▸ **3D code data**
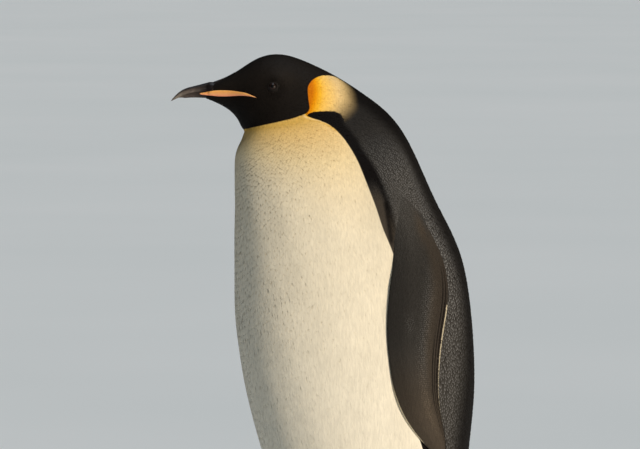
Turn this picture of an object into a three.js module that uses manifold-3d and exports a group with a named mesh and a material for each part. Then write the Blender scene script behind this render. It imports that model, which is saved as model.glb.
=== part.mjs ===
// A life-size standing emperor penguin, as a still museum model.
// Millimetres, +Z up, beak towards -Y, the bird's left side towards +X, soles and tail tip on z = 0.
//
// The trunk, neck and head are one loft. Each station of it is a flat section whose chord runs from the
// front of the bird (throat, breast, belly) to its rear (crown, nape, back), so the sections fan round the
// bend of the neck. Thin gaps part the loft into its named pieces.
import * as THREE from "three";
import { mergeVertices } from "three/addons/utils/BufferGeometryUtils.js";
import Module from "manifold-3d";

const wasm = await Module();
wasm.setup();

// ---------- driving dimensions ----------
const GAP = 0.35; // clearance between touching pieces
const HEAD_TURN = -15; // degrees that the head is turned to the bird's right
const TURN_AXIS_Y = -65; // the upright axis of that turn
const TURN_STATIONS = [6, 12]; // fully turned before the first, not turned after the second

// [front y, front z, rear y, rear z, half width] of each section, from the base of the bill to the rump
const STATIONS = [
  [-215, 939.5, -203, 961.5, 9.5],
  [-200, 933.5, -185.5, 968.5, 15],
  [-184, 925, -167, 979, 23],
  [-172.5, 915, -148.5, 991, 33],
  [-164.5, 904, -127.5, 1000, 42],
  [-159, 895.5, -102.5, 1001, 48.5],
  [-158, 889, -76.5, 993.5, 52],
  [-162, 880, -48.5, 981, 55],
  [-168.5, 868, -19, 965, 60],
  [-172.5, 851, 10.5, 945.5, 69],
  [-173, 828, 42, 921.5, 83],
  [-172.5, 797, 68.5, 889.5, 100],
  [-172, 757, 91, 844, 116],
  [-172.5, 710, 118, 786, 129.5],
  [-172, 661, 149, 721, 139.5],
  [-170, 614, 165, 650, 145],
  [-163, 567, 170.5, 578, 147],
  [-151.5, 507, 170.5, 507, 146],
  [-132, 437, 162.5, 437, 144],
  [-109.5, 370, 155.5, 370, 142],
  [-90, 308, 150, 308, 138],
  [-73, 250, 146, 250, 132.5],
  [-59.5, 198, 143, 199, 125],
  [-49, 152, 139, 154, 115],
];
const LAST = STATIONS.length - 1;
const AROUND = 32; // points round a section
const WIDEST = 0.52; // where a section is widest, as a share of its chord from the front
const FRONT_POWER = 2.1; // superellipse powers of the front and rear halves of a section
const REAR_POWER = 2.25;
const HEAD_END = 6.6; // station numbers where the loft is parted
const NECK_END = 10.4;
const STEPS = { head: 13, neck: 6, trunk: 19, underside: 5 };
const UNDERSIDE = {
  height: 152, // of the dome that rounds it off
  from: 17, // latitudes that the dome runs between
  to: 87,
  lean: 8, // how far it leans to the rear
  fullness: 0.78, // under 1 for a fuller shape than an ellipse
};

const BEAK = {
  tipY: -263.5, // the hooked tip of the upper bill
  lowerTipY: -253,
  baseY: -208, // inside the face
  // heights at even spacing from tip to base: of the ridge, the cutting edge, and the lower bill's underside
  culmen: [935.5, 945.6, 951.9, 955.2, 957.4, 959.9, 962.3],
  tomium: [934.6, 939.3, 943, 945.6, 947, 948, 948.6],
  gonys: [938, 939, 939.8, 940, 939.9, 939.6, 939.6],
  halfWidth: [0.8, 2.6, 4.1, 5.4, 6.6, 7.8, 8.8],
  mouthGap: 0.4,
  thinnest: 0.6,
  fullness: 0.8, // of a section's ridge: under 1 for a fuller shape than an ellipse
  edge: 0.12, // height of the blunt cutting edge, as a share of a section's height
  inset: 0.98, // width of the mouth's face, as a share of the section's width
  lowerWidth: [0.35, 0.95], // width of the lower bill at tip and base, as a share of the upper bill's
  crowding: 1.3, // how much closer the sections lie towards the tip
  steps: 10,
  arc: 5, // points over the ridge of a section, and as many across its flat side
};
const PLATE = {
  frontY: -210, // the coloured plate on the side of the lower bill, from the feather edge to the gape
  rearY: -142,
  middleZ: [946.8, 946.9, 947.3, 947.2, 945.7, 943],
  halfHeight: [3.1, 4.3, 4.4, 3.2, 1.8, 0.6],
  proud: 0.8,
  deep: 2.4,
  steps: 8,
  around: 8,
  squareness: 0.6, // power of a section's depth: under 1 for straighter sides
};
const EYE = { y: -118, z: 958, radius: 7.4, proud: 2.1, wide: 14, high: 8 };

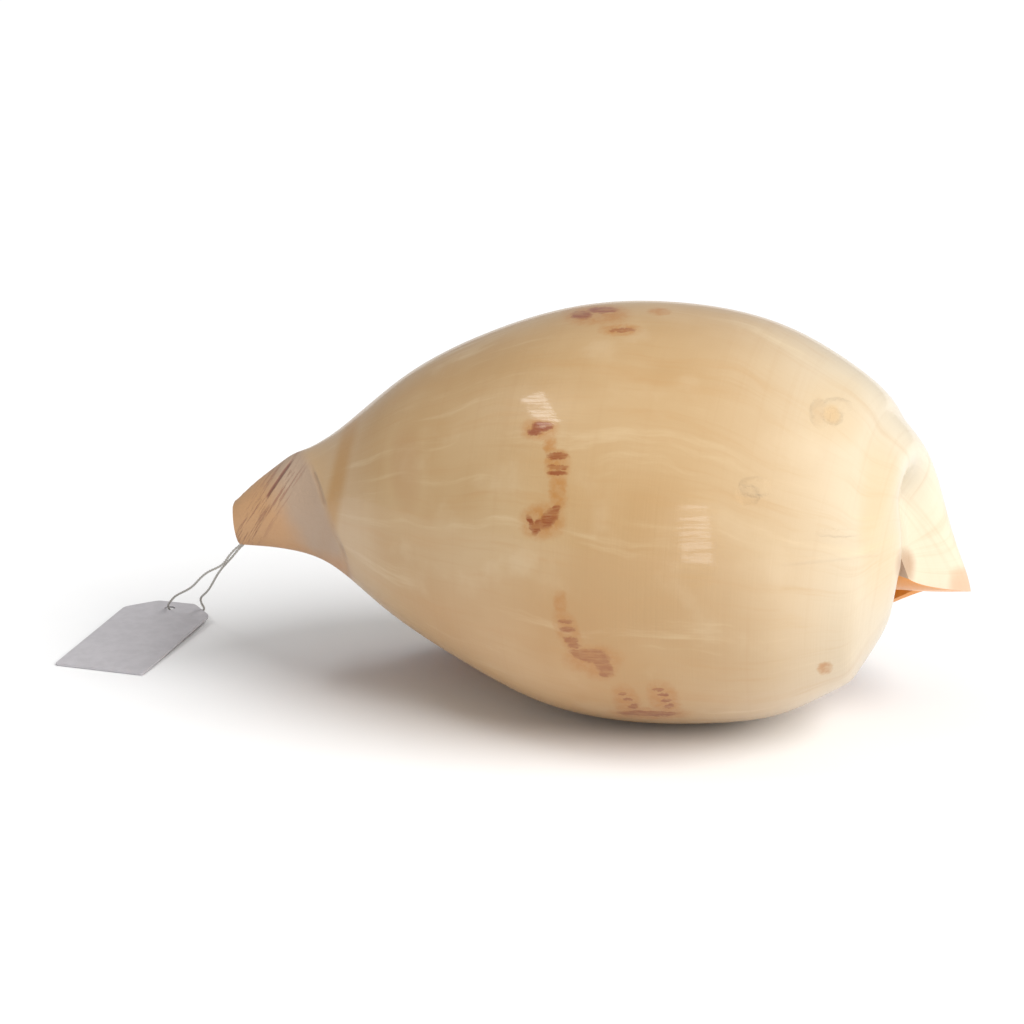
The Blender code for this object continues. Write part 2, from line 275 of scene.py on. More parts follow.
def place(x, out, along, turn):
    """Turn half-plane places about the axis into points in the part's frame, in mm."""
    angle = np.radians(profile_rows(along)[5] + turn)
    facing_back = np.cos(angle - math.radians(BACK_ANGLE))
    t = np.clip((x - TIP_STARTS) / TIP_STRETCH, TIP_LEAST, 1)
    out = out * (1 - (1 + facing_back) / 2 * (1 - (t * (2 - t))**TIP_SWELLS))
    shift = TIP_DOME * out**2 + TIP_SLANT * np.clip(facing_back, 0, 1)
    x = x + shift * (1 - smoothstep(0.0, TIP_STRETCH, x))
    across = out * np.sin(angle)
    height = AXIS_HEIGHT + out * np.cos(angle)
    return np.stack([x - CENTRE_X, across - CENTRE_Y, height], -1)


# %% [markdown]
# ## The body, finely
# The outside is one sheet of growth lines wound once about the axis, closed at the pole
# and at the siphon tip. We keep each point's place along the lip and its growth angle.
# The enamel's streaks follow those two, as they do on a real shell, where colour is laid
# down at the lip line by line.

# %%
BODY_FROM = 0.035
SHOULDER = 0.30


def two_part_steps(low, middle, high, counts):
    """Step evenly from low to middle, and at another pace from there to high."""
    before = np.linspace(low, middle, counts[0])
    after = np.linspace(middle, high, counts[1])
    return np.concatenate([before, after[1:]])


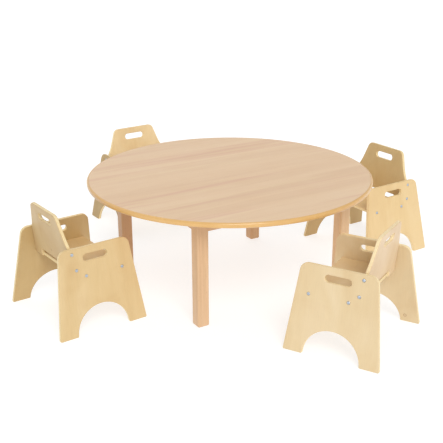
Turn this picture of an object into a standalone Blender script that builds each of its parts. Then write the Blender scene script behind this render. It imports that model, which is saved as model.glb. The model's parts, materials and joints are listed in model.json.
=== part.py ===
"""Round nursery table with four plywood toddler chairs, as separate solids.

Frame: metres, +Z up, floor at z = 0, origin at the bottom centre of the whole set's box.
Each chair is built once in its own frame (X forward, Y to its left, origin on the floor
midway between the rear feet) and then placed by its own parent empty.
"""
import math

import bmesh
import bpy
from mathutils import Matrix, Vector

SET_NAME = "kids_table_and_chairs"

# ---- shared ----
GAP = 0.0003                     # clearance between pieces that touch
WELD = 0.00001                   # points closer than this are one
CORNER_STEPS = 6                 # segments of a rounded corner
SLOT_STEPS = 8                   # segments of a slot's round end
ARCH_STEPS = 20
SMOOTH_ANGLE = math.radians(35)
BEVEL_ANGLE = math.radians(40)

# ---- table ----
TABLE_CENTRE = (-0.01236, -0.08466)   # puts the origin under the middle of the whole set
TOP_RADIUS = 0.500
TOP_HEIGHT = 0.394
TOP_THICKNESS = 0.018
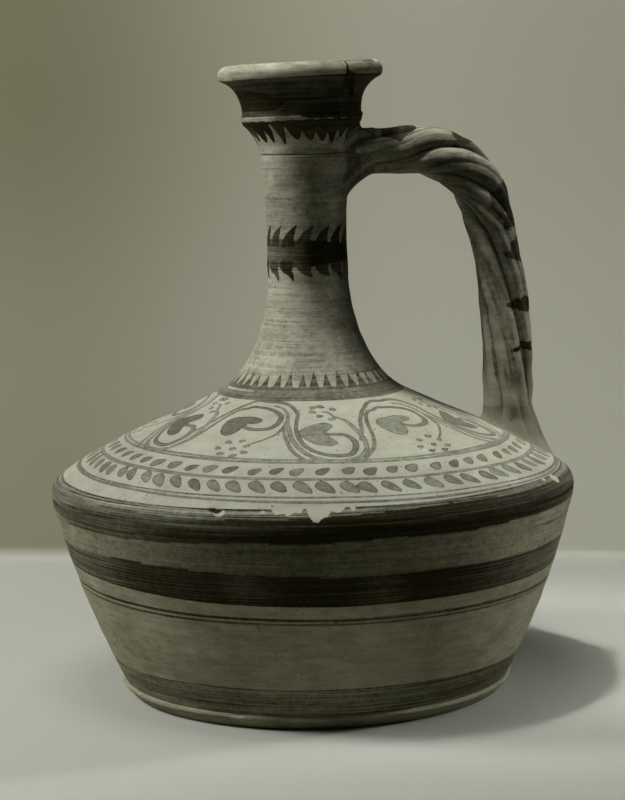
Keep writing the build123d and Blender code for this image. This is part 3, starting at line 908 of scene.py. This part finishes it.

▸ **EXERCISE INSTRUCTIONS**
What you return should be the lines from the start of the data through the line with "const TURN_STATIONS = [6, 12];", quoted exactly and nothing more.

▸ **OUTPUT FOR THIS TASK**
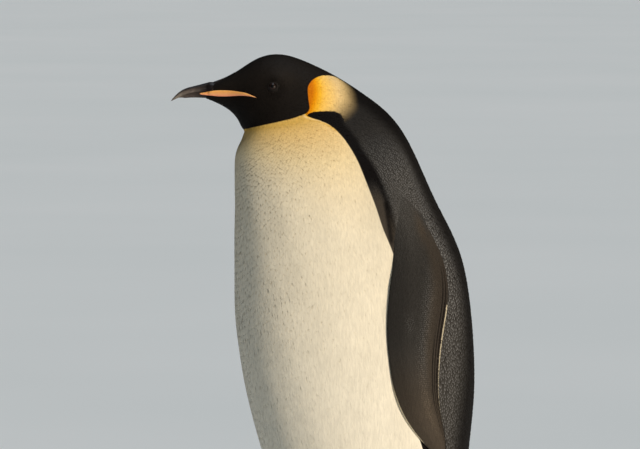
Turn this picture of an object into a three.js module that uses manifold-3d and exports a group with a named mesh and a material for each part. Then write the Blender scene script behind this render. It imports that model, which is saved as model.glb.
=== part.mjs ===
// A life-size standing emperor penguin, as a still museum model.
// Millimetres, +Z up, beak towards -Y, the bird's left side towards +X, soles and tail tip on z = 0.
//
// The trunk, neck and head are one loft. Each station of it is a flat section whose chord runs from the
// front of the bird (throat, breast, belly) to its rear (crown, nape, back), so the sections fan round the
// bend of the neck. Thin gaps part the loft into its named pieces.
import * as THREE from "three";
import { mergeVertices } from "three/addons/utils/BufferGeometryUtils.js";
import Module from "manifold-3d";

const wasm = await Module();
wasm.setup();

// ---------- driving dimensions ----------
const GAP = 0.35; // clearance between touching pieces
const HEAD_TURN = -15; // degrees that the head is turned to the bird's right
const TURN_AXIS_Y = -65; // the upright axis of that turn
const TURN_STATIONS = [6, 12]; // fully turned before the first, not turned after the second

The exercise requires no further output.